_Aim of the task:_ Read the records below. Copy each line where the string "axes" occurs.
* START Data shown *
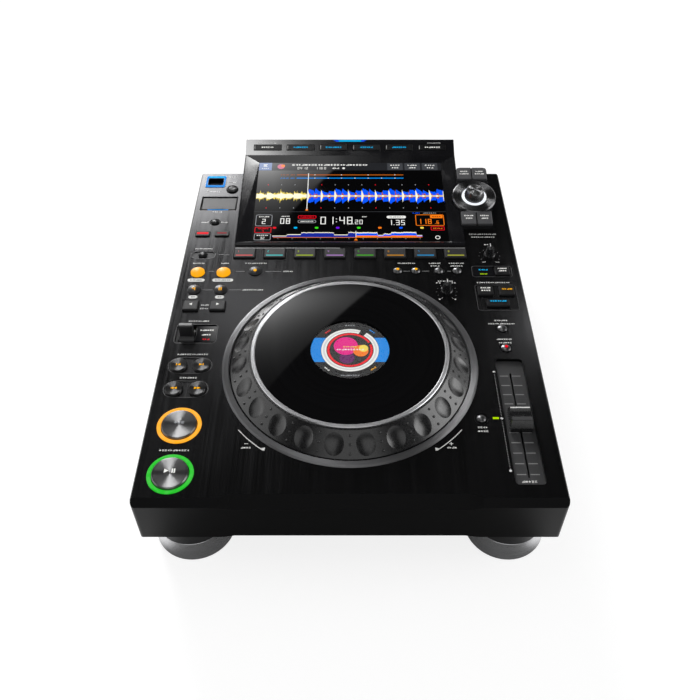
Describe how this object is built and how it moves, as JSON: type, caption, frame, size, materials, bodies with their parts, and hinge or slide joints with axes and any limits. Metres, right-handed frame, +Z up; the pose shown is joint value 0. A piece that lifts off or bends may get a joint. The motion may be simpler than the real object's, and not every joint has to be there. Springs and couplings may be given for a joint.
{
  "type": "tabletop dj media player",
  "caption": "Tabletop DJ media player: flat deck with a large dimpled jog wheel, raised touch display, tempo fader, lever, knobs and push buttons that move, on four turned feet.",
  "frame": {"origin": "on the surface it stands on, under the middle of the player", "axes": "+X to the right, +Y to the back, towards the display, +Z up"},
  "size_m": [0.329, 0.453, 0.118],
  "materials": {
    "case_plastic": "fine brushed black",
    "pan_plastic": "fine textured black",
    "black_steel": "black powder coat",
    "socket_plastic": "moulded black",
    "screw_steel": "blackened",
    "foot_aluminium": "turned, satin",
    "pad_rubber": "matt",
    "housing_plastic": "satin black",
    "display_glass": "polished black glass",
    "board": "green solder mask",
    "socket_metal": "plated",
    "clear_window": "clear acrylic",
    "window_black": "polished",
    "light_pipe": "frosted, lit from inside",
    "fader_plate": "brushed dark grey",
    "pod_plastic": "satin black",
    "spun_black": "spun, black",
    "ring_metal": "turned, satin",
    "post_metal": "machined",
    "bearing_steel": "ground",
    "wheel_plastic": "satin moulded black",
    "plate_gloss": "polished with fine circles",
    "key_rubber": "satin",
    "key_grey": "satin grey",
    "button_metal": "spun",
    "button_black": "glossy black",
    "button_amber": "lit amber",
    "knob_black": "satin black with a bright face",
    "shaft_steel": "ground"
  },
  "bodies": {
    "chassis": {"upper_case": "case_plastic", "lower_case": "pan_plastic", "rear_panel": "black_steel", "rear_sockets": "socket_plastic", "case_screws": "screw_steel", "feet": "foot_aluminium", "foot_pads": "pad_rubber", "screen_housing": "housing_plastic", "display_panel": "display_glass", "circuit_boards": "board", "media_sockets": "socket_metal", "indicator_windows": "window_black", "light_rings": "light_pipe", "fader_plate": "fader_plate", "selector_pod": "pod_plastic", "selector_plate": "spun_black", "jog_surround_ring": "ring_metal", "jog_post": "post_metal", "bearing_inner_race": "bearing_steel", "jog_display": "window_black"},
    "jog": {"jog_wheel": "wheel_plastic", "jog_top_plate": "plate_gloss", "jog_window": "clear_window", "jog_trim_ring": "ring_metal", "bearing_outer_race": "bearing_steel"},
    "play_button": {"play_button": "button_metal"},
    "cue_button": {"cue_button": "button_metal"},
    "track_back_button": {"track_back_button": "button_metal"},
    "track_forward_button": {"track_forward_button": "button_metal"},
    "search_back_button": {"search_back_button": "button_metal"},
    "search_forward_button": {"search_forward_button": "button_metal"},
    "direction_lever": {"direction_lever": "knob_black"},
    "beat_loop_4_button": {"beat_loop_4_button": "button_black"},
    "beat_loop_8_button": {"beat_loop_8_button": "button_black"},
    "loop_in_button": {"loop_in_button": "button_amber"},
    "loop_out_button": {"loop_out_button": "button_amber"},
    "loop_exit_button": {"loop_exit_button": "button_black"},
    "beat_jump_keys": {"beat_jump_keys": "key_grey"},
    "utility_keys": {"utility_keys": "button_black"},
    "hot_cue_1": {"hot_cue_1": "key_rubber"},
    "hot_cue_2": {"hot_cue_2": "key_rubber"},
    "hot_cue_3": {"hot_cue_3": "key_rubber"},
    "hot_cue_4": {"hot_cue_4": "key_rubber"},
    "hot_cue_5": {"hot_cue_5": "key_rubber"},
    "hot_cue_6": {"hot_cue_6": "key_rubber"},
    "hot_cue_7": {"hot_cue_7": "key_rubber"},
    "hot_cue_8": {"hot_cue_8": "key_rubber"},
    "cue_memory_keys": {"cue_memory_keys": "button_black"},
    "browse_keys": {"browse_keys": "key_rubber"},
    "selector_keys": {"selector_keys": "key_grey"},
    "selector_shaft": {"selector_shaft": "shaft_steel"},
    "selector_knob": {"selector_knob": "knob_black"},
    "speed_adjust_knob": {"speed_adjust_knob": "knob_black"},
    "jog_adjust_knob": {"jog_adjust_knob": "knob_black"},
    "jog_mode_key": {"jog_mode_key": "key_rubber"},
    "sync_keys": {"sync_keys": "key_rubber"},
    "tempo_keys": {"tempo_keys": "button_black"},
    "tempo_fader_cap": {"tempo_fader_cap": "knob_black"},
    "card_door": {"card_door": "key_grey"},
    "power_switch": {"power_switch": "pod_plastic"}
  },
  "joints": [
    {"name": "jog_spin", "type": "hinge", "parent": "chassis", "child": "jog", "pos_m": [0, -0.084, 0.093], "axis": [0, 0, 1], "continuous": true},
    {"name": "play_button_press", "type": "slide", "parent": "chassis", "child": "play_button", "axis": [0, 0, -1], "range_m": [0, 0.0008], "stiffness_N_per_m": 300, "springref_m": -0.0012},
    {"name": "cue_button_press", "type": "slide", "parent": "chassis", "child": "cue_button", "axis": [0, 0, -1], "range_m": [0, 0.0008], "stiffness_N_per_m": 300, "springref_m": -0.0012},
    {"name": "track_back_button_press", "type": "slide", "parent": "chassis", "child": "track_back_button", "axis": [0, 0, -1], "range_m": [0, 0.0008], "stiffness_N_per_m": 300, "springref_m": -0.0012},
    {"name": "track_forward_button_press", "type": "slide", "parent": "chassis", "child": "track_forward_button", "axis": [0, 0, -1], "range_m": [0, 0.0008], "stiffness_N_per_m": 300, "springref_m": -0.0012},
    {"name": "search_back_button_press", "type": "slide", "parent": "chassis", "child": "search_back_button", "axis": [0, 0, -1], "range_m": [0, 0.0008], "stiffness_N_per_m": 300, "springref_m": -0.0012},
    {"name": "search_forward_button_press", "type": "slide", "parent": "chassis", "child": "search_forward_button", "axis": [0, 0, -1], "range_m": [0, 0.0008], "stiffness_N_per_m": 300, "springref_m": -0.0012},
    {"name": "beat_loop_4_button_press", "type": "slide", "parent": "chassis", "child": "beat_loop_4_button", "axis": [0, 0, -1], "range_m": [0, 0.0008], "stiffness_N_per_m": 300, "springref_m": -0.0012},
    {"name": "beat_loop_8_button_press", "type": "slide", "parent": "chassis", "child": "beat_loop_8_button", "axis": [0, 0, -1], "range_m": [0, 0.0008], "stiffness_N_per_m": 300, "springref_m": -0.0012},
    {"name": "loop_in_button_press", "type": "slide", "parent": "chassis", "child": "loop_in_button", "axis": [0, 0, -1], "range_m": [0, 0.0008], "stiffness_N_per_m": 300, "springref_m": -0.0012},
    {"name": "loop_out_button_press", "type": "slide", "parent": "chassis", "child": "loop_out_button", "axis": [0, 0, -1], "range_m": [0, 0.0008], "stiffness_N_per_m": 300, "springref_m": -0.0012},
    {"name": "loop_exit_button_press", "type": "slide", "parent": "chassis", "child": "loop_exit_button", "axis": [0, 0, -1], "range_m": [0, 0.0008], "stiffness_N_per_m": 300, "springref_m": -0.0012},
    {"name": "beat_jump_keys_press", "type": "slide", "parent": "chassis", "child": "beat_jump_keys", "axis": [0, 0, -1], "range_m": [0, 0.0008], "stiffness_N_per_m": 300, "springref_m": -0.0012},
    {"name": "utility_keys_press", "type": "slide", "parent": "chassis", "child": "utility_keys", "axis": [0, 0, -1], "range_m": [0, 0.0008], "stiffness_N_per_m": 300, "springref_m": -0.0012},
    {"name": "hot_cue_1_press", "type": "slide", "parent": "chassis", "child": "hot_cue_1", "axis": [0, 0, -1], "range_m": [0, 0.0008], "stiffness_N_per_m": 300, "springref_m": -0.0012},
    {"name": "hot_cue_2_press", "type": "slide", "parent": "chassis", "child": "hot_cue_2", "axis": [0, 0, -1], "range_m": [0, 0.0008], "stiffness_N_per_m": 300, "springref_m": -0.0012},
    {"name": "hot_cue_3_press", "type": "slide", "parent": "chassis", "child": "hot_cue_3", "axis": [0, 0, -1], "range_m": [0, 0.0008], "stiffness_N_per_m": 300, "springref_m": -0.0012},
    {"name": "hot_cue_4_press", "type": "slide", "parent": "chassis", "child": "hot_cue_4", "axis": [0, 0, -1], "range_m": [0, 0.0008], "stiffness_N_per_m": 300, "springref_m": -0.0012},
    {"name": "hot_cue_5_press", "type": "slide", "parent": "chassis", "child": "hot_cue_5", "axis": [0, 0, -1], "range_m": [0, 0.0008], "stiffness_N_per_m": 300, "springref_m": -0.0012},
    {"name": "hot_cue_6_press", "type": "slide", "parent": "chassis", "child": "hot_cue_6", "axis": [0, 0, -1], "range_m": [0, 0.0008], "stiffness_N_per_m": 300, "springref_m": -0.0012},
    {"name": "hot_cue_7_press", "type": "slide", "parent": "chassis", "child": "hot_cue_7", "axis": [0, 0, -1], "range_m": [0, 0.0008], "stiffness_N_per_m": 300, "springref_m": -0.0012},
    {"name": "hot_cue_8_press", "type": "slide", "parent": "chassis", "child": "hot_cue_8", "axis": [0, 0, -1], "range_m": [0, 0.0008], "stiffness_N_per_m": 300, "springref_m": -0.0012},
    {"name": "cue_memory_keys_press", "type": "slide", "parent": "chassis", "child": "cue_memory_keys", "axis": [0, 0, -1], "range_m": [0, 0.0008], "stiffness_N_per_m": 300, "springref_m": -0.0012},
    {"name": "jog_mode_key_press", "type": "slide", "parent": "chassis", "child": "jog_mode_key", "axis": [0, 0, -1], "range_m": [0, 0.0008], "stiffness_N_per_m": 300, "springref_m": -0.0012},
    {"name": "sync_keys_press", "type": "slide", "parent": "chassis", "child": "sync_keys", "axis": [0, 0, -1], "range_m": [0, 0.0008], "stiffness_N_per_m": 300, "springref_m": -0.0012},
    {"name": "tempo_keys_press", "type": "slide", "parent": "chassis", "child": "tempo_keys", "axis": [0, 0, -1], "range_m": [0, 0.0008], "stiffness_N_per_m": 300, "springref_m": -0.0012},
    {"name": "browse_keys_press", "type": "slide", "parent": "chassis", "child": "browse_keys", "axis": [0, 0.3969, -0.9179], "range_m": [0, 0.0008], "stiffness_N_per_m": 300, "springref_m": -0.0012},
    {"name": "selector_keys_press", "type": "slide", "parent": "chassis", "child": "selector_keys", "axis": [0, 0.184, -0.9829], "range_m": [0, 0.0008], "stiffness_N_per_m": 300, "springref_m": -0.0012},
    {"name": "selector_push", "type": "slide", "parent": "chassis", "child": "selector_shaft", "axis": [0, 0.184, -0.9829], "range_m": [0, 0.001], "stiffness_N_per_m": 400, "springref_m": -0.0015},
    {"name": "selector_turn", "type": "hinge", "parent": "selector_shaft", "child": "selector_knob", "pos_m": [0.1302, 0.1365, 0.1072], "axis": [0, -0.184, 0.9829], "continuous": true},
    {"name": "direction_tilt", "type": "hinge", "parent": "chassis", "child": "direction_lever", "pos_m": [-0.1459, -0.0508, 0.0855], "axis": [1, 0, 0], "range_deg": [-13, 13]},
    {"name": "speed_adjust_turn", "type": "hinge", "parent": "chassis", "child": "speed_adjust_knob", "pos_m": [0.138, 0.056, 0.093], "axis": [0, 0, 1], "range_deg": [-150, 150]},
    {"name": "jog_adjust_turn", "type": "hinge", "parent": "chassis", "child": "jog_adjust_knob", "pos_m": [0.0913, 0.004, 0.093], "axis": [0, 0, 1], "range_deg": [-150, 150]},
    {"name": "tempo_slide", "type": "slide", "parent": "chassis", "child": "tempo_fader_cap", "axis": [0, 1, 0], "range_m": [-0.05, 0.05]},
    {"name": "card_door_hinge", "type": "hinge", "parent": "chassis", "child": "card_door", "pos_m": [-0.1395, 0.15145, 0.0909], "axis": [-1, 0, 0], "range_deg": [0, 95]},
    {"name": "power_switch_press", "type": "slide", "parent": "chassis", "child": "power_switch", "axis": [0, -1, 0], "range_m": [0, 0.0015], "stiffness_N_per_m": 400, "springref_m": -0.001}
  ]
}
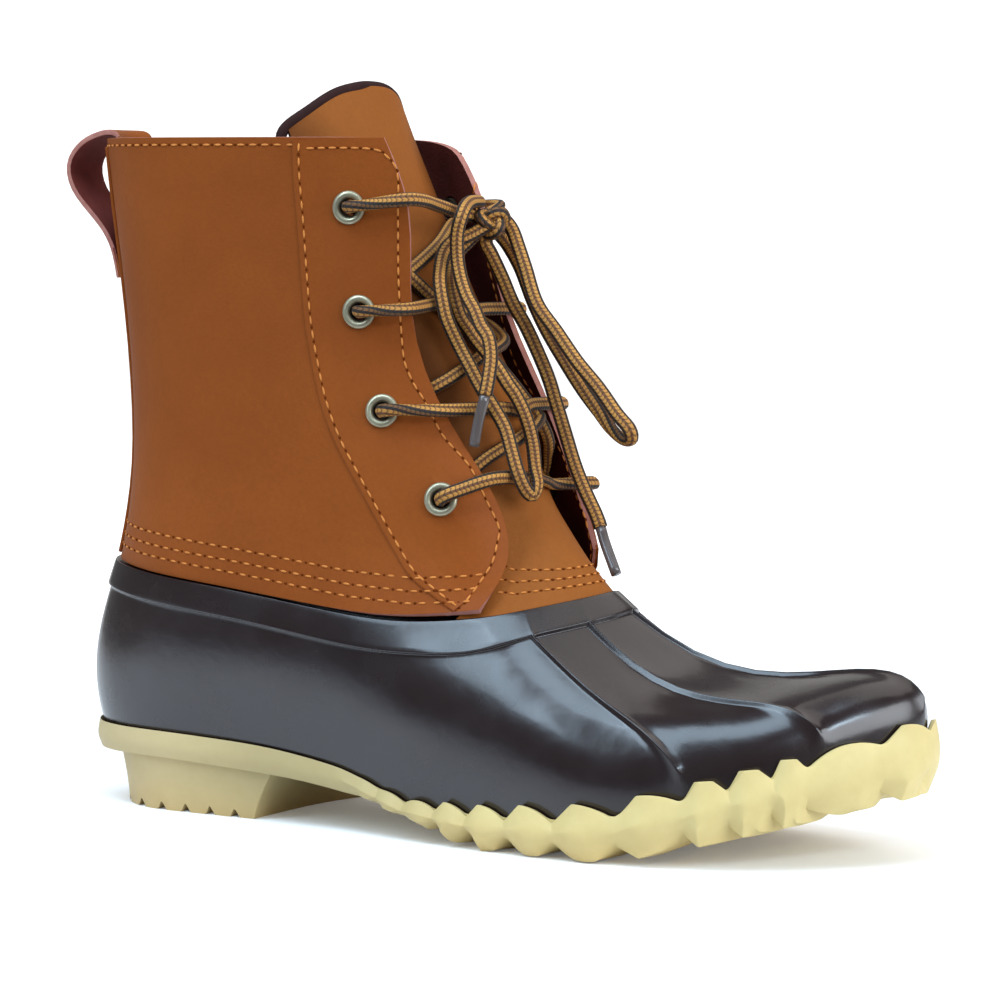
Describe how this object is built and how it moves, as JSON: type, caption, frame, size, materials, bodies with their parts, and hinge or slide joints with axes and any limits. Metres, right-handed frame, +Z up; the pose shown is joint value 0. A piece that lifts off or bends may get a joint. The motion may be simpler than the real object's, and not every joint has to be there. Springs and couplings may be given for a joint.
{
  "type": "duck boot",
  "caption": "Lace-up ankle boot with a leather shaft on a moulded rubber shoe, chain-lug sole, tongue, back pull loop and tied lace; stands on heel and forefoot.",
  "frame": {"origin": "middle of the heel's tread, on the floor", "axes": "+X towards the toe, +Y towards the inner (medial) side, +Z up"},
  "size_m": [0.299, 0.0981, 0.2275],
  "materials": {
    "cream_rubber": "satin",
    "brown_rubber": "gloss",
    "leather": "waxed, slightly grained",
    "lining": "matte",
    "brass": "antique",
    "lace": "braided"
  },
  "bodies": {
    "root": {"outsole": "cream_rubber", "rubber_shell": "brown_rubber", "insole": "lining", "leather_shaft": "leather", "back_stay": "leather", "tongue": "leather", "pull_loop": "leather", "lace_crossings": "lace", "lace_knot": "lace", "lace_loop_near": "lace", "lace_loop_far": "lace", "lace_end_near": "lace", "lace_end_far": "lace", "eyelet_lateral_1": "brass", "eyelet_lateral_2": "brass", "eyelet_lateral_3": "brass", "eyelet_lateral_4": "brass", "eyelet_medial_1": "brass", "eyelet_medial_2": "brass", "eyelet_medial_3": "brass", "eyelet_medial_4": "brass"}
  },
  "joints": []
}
* END Data shown *
_Reply:_
Describe how this object is built and how it moves, as JSON: type, caption, frame, size, materials, bodies with their parts, and hinge or slide joints with axes and any limits. Metres, right-handed frame, +Z up; the pose shown is joint value 0. A piece that lifts off or bends may get a joint. The motion may be simpler than the real object's, and not every joint has to be there. Springs and couplings may be given for a joint.
  "frame": {"origin": "on the surface it stands on, under the middle of the player", "axes": "+X to the right, +Y to the back, towards the display, +Z up"},
Describe how this object is built and how it moves, as JSON: type, caption, frame, size, materials, bodies with their parts, and hinge or slide joints with axes and any limits. Metres, right-handed frame, +Z up; the pose shown is joint value 0. A piece that lifts off or bends may get a joint. The motion may be simpler than the real object's, and not every joint has to be there. Springs and couplings may be given for a joint.
  "frame": {"origin": "middle of the heel's tread, on the floor", "axes": "+X towards the toe, +Y towards the inner (medial) side, +Z up"},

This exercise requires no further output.